大学の個性・特色に基づく機能的分化が進む風潮の中で、多様で懐の深い総合大学として、同時に高い研究力を持った大学として本学を維持・発展させていくことは決して容易なことではなかろう。また、様々な角度からの大学のランク化が進む中で、優秀な学生の確保は、大学の将来を左右する最重要課題の一つである。優秀で意欲の高い学生にとって魅力のある大学作りのために、研究力が重要な要素であることに疑いの余地はあるまい。

私は農学部の所属だが、現在の研究の性格上、医学研究者との共同研究が多い。「自分の目の前の患者さんを治療するのは、医師として当然のこと。自分の手が届かない、より多くの患者さんを救うためには、研究に力を注いで、その成果を患者さんに届けなくてはならない」と、日夜努力を続けておられる多くの医学研究者の姿勢には頭が下がる。このような研究者の志や矜恃は、学生にとっての最高の教材ではないだろうか。「生きた教材」とも言うべき研究者に触れる機会を与えることも、研究を通しての教育の大きな意義であろう。

学内で営まれる一流の研究によって触発された学生は、その経験を自分自身が携わる研究や勉学の中に活かそうとするはずである。着眼点の独創性、創意工夫の精度の高さ、洗練された理論構築など、一流の研究が備える要素を学び、それらを自身の能力の一部として取り込むことで、学生は確実に成長する。
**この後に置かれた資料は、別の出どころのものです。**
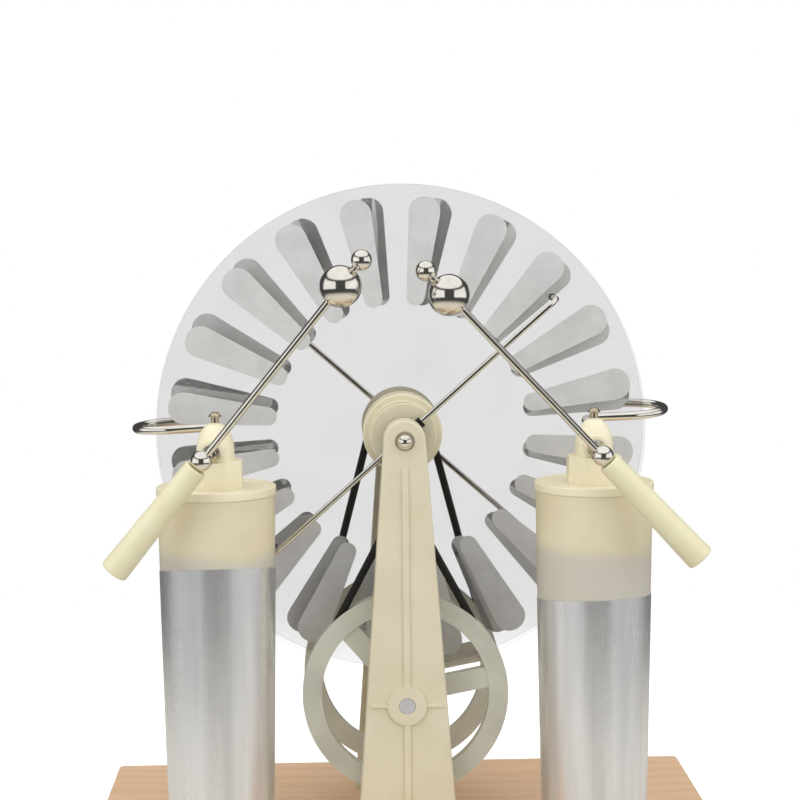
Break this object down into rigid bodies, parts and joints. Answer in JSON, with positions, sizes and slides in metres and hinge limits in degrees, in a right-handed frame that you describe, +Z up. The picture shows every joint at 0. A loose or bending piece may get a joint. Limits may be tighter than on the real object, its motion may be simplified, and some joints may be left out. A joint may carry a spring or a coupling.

できるだけ多くの学生に、何かのきっかけを与えて大きく伸ばすことが、本学の教育の質として重要なのだと思う。学生にとって人生の転機となるような経験として、研究との出会いがあることを望みたい。大学では、学生は様々な出会いを経験するが、その中でも研究との出会いによって、大きな飛躍を遂げる学生は少なくないはずである。そのような出会いの質と量を高めることが、研究力の高い大学を標榜することの意義の一つではないだろうか。

学生生活におけるただの思い出には終わらない、研究との出会い。そういう出会いを学生に提供することが、大学の研究力の価値の一面、ということかもしれない。